*** SUPPLIED DATA ***

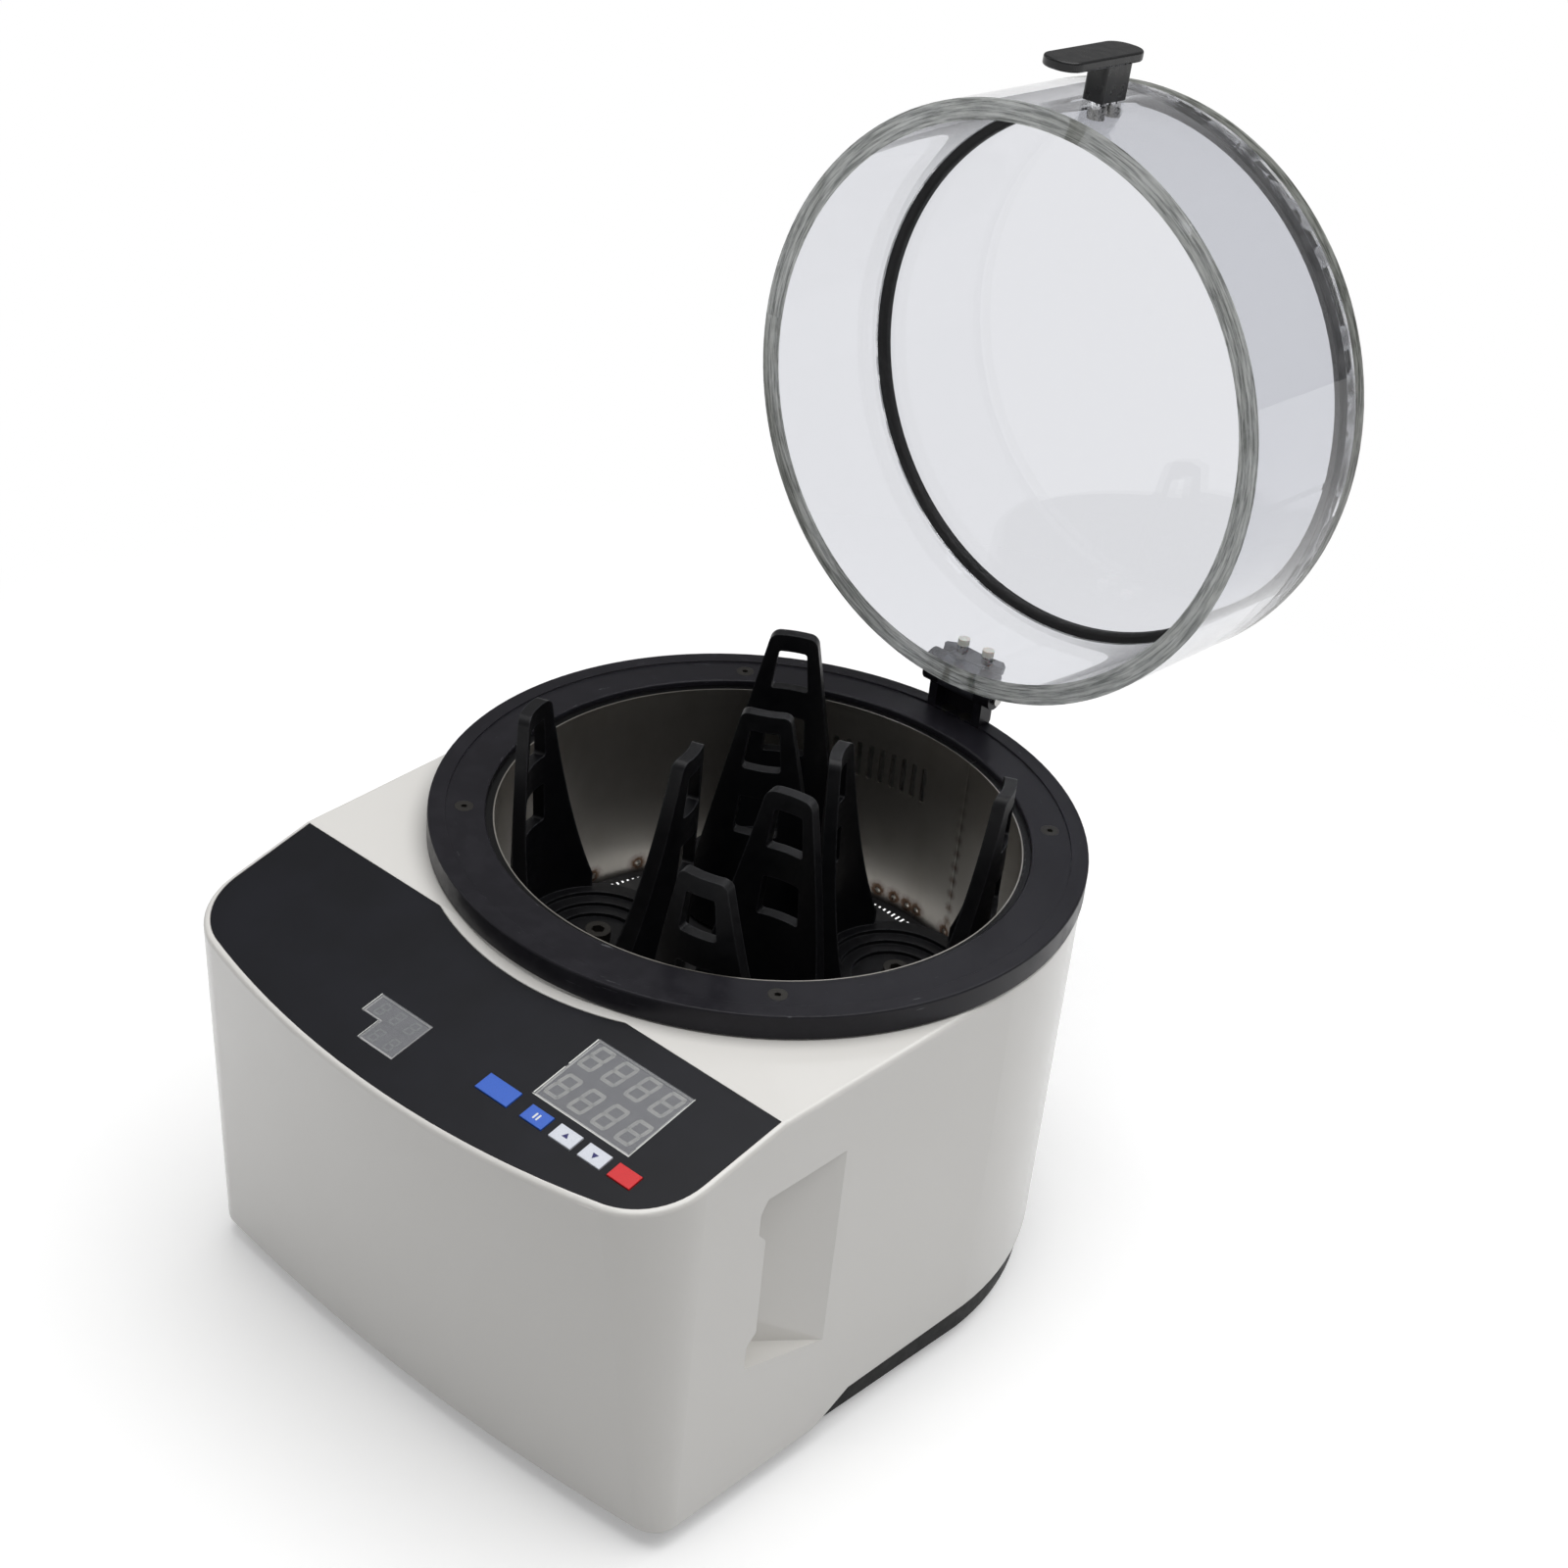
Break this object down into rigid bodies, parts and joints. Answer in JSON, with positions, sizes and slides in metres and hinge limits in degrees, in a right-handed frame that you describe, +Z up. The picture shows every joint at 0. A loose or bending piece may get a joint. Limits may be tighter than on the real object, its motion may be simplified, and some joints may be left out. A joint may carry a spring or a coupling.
{
  "type": "planetary ball mill",
  "caption": "Bench planetary ball mill with a hinged clear lid, a steel bowl with windowed jar holders on a turntable, and a sloping key panel.",
  "frame": {"origin": "on the bowl's axis, at the plane that the feet stand on", "axes": "+Z up, -Y towards the operator and the key panel, the lid's hinge at +Y"},
  "size_m": [0.32, 0.5034, 0.5788],
  "materials": {
    "white_shell": "gloss white moulding",
    "black_overlay": "printed overlay, satin",
    "tinted_pane": "grey tinted pane",
    "led_epoxy": "cast epoxy",
    "circuit_board": "solder mask",
    "black_anodised": "satin black anodised",
    "grey_anodised": "grey anodised",
    "cast_aluminium": "machined",
    "black_steel": "black oxide",
    "bright_steel": "ground",
    "bowl_steel": "rolled stainless, spot welded",
    "black_plate": "black powder coat",
    "black_pan": "black powder coat",
    "foot_rubber": "moulded",
    "seal_rubber": "moulded",
    "belt_rubber": "ribbed rubber",
    "bearing_steel": "ground",
    "gear_steel": "cut and oiled",
    "motor_paint": "enamel",
    "black_moulding": "moulded, fine grain",
    "holder_black": "moulded, fine grain",
    "clear_acrylic": "polished clear acrylic",
    "nylon": "natural nylon",
    "blue_key": "moulded",
    "white_key": "moulded",
    "red_key": "moulded",
    "red_rocker": "moulded"
  },
  "bodies": {
    "housing": {"housing_shell": "white_shell", "panel_label": "black_overlay", "display_window": "tinted_pane", "temperature_window": "tinted_pane", "led_modules": "led_epoxy", "control_board": "circuit_board", "flange_ring": "black_anodised", "flange_screws": "black_steel", "support_ring": "cast_aluminium", "support_pillars": "bright_steel", "bowl_liner": "bowl_steel", "bowl_collar": "bowl_steel", "bowl_foot": "bowl_steel", "bowl_floor": "black_plate", "base_pan": "black_pan", "feet": "foot_rubber", "drive_plate": "cast_aluminium", "bearing_housing": "cast_aluminium", "main_bearings": "bearing_steel", "sun_gear": "gear_steel", "motor_body": "motor_paint", "motor_controller": "cast_aluminium", "drive_belt": "belt_rubber", "hinge_block": "black_anodised", "hinge_block_screws": "black_steel", "hinge_pin": "bright_steel", "power_inlet": "black_moulding", "switch_frame": "black_moulding"},
    "lid": {"lid_tube": "clear_acrylic", "lid_disc": "clear_acrylic", "lid_seal": "seal_rubber", "hinge_leaf": "grey_anodised", "leaf_screws": "nylon", "handle": "black_moulding", "handle_screws": "bright_steel"},
    "turntable": {"turntable_disc": "black_plate", "planet_bearings": "bearing_steel", "main_shaft": "bright_steel", "hub_nut": "black_steel", "main_pulley": "cast_aluminium"},
    "jar_station_1": {"jar_holder_1": "holder_black", "planet_gear_1": "gear_steel", "holder_screw_1": "black_steel"},
    "jar_station_2": {"jar_holder_2": "holder_black", "planet_gear_2": "gear_steel", "holder_screw_2": "black_steel"},
    "jar_station_3": {"jar_holder_3": "holder_black", "planet_gear_3": "gear_steel", "holder_screw_3": "black_steel"},
    "jar_station_4": {"jar_holder_4": "holder_black", "planet_gear_4": "gear_steel", "holder_screw_4": "black_steel"},
    "motor_rotor": {"motor_shaft": "bright_steel", "motor_pulley": "cast_aluminium"},
    "menu_button": {"key_menu": "blue_key"},
    "pause_button": {"key_pause": "blue_key"},
    "up_button": {"key_up": "white_key"},
    "down_button": {"key_down": "white_key"},
    "run_button": {"key_run": "red_key"},
    "switch_rocker": {"power_rocker": "red_rocker"}
  },
  "joints": [
    {"name": "lid_hinge", "type": "hinge", "parent": "housing", "child": "lid", "pos_m": [0, 0.15525, 0.2499], "axis": [1, 0, 0], "range_deg": [0, 94]},
    {"name": "turntable_spin", "type": "hinge", "parent": "housing", "child": "turntable", "pos_m": [0, 0, 0.133], "axis": [0, 0, 1], "continuous": true},
    {"name": "station_1_spin", "type": "hinge", "parent": "turntable", "child": "jar_station_1", "pos_m": [0.06068, 0.04408, 0.133], "axis": [0, 0, 1], "continuous": true},
    {"name": "station_2_spin", "type": "hinge", "parent": "turntable", "child": "jar_station_2", "pos_m": [-0.04408, 0.06068, 0.133], "axis": [0, 0, 1], "continuous": true},
    {"name": "station_3_spin", "type": "hinge", "parent": "turntable", "child": "jar_station_3", "pos_m": [-0.06068, -0.04408, 0.133], "axis": [0, 0, 1], "continuous": true},
    {"name": "station_4_spin", "type": "hinge", "parent": "turntable", "child": "jar_station_4", "pos_m": [0.04408, -0.06068, 0.133], "axis": [0, 0, 1], "continuous": true},
    {"name": "motor_spin", "type": "hinge", "parent": "housing", "child": "motor_rotor", "pos_m": [0, -0.178, 0.031], "axis": [0, 0, 1], "continuous": true},
    {"name": "menu_press", "type": "slide", "parent": "housing", "child": "menu_button", "axis": [0, 0.2079, -0.9781], "range_m": [0, 0.0004], "stiffness_N_per_m": 800, "springref_m": -0.0005},
    {"name": "pause_press", "type": "slide", "parent": "housing", "child": "pause_button", "axis": [0, 0.2079, -0.9781], "range_m": [0, 0.0004], "stiffness_N_per_m": 800, "springref_m": -0.0005},
    {"name": "up_press", "type": "slide", "parent": "housing", "child": "up_button", "axis": [0, 0.2079, -0.9781], "range_m": [0, 0.0004], "stiffness_N_per_m": 800, "springref_m": -0.0005},
    {"name": "down_press", "type": "slide", "parent": "housing", "child": "down_button", "axis": [0, 0.2079, -0.9781], "range_m": [0, 0.0004], "stiffness_N_per_m": 800, "springref_m": -0.0005},
    {"name": "run_press", "type": "slide", "parent": "housing", "child": "run_button", "axis": [0, 0.2079, -0.9781], "range_m": [0, 0.0004], "stiffness_N_per_m": 800, "springref_m": -0.0005},
    {"name": "power_switch", "type": "hinge", "parent": "housing", "child": "switch_rocker", "pos_m": [0.022, 0.15125, 0.078], "axis": [1, 0, 0], "range_deg": [0, 20]}
  ],
  "couplings": [
    {"joint": "station_1_spin", "follows": "turntable_spin", "ratio": 1.5},
    {"joint": "station_2_spin", "follows": "turntable_spin", "ratio": 1.5},
    {"joint": "station_3_spin", "follows": "turntable_spin", "ratio": 1.5},
    {"joint": "station_4_spin", "follows": "turntable_spin", "ratio": 1.5},
    {"joint": "motor_spin", "follows": "turntable_spin", "ratio": 3.3333}
  ]
}
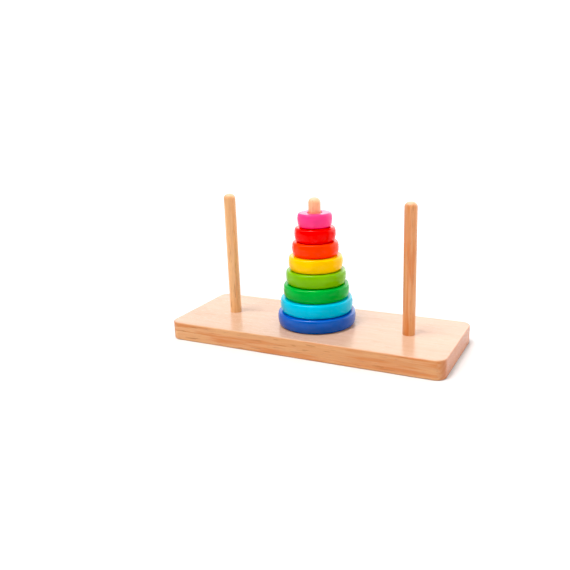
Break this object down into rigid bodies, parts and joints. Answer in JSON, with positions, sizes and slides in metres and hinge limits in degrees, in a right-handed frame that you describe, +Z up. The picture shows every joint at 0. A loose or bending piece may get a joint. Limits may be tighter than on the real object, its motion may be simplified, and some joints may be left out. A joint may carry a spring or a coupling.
{
  "type": "tower of hanoi puzzle",
  "caption": "Rectangular wood board with a row of upright dowel pegs and a tapering stack of painted rings that lift off the middle peg.",
  "frame": {"origin": "centre of the board's underside, on the surface that the puzzle stands on", "axes": "+X along the row of pegs towards the right peg, +Y across the board towards its back, +Z up along the pegs"},
  "size_m": [0.24, 0.09, 0.122],
  "materials": {
    "board_wood": "clear satin lacquer over fine straight grain",
    "peg_wood": "clear satin lacquer over turned dowel grain",
    "paint_dark_blue": "gloss paint on turned wood",
    "paint_light_blue": "gloss paint on turned wood",
    "paint_green": "gloss paint on turned wood",
    "paint_light_green": "gloss paint on turned wood",
    "paint_yellow": "gloss paint on turned wood",
    "paint_orange": "gloss paint on turned wood",
    "paint_red": "gloss paint on turned wood",
    "paint_pink": "gloss paint on turned wood"
  },
  "bodies": {
    "base": {"board": "board_wood", "peg_left": "peg_wood", "peg_centre": "peg_wood", "peg_right": "peg_wood"},
    "ring_dark_blue": {"ring_dark_blue": "paint_dark_blue"},
    "ring_light_blue": {"ring_light_blue": "paint_light_blue"},
    "ring_green": {"ring_green": "paint_green"},
    "ring_light_green": {"ring_light_green": "paint_light_green"},
    "ring_yellow": {"ring_yellow": "paint_yellow"},
    "ring_orange": {"ring_orange": "paint_orange"},
    "ring_red": {"ring_red": "paint_red"},
    "ring_pink": {"ring_pink": "paint_pink"}
  },
  "joints": [
    {"name": "lift_dark_blue", "type": "slide", "parent": "base", "child": "ring_dark_blue", "axis": [0, 0, 1], "range_m": [0, 0.111]},
    {"name": "lift_light_blue", "type": "slide", "parent": "ring_dark_blue", "child": "ring_light_blue", "axis": [0, 0, 1], "range_m": [0, 0.09925]},
    {"name": "lift_green", "type": "slide", "parent": "ring_light_blue", "child": "ring_green", "axis": [0, 0, 1], "range_m": [0, 0.0875]},
    {"name": "lift_light_green", "type": "slide", "parent": "ring_green", "child": "ring_light_green", "axis": [0, 0, 1], "range_m": [0, 0.07575]},
    {"name": "lift_yellow", "type": "slide", "parent": "ring_light_green", "child": "ring_yellow", "axis": [0, 0, 1], "range_m": [0, 0.064]},
    {"name": "lift_orange", "type": "slide", "parent": "ring_yellow", "child": "ring_orange", "axis": [0, 0, 1], "range_m": [0, 0.05225]},
    {"name": "lift_red", "type": "slide", "parent": "ring_orange", "child": "ring_red", "axis": [0, 0, 1], "range_m": [0, 0.0405]},
    {"name": "lift_pink", "type": "slide", "parent": "ring_red", "child": "ring_pink", "axis": [0, 0, 1], "range_m": [0, 0.02875]}
  ]
}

***

Your task is to list each line of the records with the word "that".

◆ COMPLETED TASK:
Break this object down into rigid bodies, parts and joints. Answer in JSON, with positions, sizes and slides in metres and hinge limits in degrees, in a right-handed frame that you describe, +Z up. The picture shows every joint at 0. A loose or bending piece may get a joint. Limits may be tighter than on the real object, its motion may be simplified, and some joints may be left out. A joint may carry a spring or a coupling.
  "frame": {"origin": "on the bowl's axis, at the plane that the feet stand on", "axes": "+Z up, -Y towards the operator and the key panel, the lid's hinge at +Y"},
Break this object down into rigid bodies, parts and joints. Answer in JSON, with positions, sizes and slides in metres and hinge limits in degrees, in a right-handed frame that you describe, +Z up. The picture shows every joint at 0. A loose or bending piece may get a joint. Limits may be tighter than on the real object, its motion may be simplified, and some joints may be left out. A joint may carry a spring or a coupling.
  "caption": "Rectangular wood board with a row of upright dowel pegs and a tapering stack of painted rings that lift off the middle peg.",
  "frame": {"origin": "centre of the board's underside, on the surface that the puzzle stands on", "axes": "+X along the row of pegs towards the right peg, +Y across the board towards its back, +Z up along the pegs"},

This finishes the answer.